** Begin SUPPLIED INFORMATION **

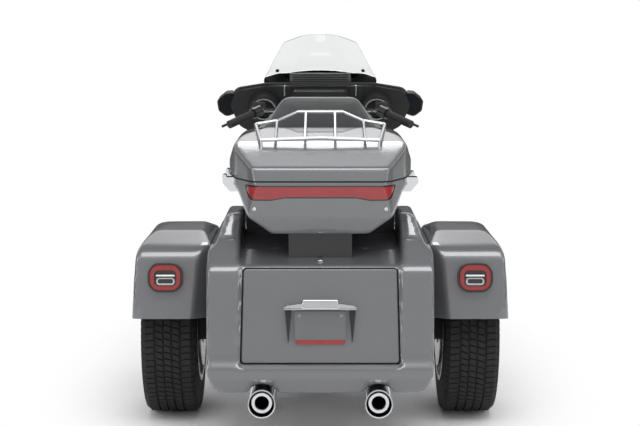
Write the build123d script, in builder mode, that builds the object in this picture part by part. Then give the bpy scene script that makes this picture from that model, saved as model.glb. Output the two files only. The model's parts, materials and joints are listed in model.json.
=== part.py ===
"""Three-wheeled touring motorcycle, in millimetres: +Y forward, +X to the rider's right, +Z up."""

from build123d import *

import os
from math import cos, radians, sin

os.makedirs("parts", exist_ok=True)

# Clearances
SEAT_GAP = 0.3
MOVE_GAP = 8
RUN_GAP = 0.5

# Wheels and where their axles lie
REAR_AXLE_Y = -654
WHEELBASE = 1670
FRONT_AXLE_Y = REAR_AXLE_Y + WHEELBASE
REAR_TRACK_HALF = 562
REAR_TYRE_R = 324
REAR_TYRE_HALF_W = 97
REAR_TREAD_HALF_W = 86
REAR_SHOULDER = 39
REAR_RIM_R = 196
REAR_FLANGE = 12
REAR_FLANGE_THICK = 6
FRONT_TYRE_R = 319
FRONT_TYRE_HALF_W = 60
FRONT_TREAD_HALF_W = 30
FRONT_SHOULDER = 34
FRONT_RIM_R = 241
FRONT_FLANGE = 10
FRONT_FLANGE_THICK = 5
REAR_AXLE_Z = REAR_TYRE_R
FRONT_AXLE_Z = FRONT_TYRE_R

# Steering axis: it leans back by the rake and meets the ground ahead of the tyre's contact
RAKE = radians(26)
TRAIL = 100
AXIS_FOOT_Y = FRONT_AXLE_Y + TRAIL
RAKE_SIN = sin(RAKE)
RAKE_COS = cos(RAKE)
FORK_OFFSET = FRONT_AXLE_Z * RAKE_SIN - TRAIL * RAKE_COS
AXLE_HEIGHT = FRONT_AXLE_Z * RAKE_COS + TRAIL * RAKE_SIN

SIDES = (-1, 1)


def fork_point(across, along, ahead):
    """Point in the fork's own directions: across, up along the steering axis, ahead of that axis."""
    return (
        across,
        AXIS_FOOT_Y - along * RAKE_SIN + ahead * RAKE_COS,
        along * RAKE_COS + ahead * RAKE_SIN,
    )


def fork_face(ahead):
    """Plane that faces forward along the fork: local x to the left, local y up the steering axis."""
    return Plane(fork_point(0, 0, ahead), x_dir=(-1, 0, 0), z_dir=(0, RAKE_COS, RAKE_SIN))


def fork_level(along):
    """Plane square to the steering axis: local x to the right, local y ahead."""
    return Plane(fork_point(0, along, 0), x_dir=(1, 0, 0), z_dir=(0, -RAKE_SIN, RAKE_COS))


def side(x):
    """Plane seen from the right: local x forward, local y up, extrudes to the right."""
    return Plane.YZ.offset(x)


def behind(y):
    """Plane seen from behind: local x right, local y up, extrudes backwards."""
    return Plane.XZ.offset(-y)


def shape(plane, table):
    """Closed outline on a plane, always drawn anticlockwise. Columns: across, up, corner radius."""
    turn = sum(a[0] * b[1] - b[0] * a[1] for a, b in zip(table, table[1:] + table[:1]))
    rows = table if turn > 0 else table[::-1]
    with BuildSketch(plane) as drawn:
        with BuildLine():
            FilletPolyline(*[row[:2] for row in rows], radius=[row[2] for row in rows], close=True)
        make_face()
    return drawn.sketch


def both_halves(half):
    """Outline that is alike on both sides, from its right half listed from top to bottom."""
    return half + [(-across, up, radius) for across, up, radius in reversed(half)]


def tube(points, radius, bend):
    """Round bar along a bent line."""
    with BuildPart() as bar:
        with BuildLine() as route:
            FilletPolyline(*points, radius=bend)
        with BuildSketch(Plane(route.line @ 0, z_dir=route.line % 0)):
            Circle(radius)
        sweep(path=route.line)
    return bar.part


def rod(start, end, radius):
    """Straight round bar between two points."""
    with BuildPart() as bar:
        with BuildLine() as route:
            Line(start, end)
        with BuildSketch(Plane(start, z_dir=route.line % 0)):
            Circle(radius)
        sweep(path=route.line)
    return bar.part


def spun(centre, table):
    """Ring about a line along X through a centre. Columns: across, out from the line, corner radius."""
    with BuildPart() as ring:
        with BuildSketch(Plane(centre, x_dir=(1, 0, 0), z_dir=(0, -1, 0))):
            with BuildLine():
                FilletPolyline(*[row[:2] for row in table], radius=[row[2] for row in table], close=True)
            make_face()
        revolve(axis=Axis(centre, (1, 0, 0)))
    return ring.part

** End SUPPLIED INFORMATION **

WORK INSTRUCTIONS - Your output must be the lines of the material above, from the first through the line that contains "touring motorcycle, in", copied exactly. Include both endpoints and nothing else.

CORRECT RESULT -
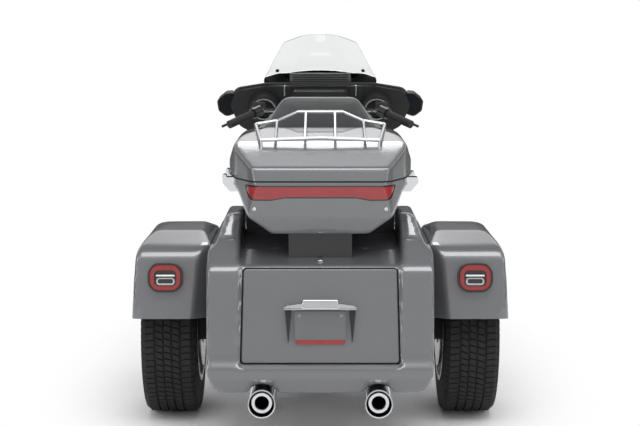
Write the build123d script, in builder mode, that builds the object in this picture part by part. Then give the bpy scene script that makes this picture from that model, saved as model.glb. Output the two files only. The model's parts, materials and joints are listed in model.json.
=== part.py ===
"""Three-wheeled touring motorcycle, in millimetres: +Y forward, +X to the rider's right, +Z up."""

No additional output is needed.